Indian call centre workers are cheap and poorly protected, which is why so much work has been given to them by European firms. The centres are reputedly characterised by high-pressure, long hours, and a high staff turnover.

Worse still, they have to put up with abuse and condescension from the customers they serve on telephone lines to countries in the northern hemisphere. Yet these call centre jobs are comparatively well paid and highly sought after.

By doing what it can to raise working conditions for middle-class Indian workers, the European unions movement can serve two demanding taskmasters at once - its fragile membership, which does not want its jobs outsourced to India, and its own conscience, which cannot directly betray the cause of international solidarity.

Pulling off that trick will oblige the unions to give up their anti-outsourcing rhetoric. That is, stop trying to scare European firms off outsourcing deals by slagging off Indian workers.

The Nasscom biometric database of workers was the Indian response to an international news storm initiated by Britain's Sun tabloid newspaper, which engineered a leak of British bank details from an Indian call centre last year.

Unions including Amicus shamelessly exploited the opportunity and helped whip the storm up to the point where Nasscom had to do something to protect its business interests. A biometric database seemed like the obvious solution*. Now this could be the single largest barrier to the unionisation of emerging Indian industries.

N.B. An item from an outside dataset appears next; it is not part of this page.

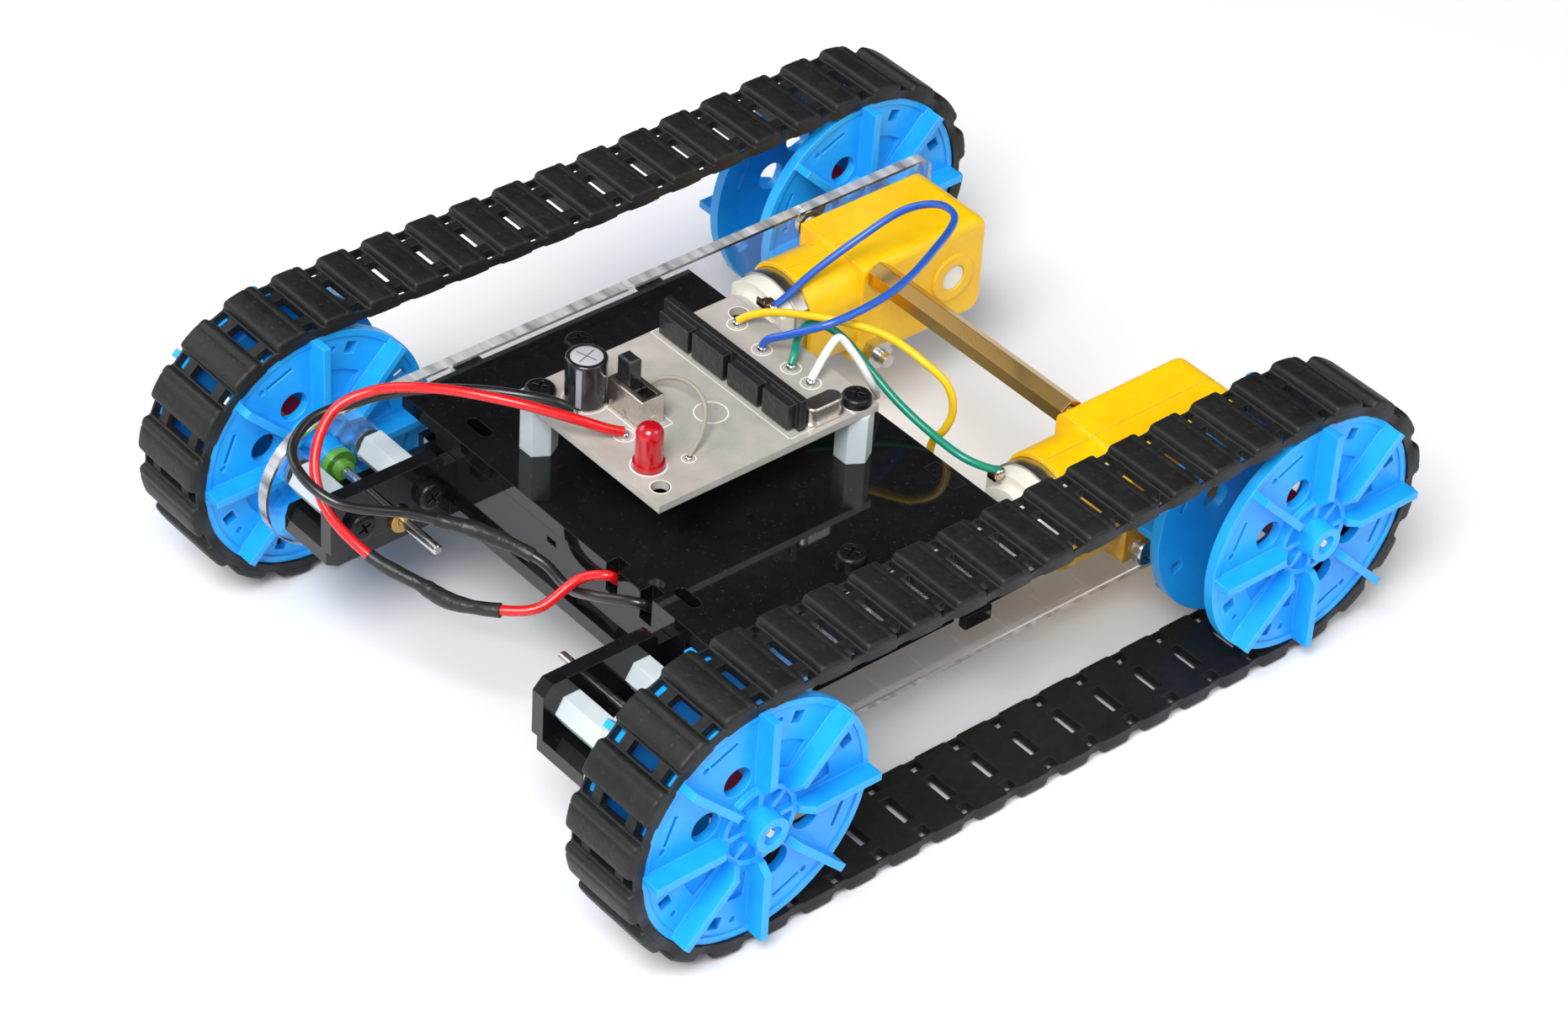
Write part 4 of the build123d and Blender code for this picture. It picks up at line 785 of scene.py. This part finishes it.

As for workers in Indian call centres, they have been lucky to land jobs that are considered luxurious, so telling them that their conditions are rubbish may not wash.

Unless their new-found wealth and power gives them the confidence to take on employers, the only way to help them unionise will be to encourage them to see their place in the global economy. That will mean treating them as comrades rather than enemies. ®

* The adoption of bureaucratic processes from the northern hemisphere has always been the clincher for most Nasscom members in deals for outsourcing business. They have signed up to anything they can, from data protection to formal methods of business.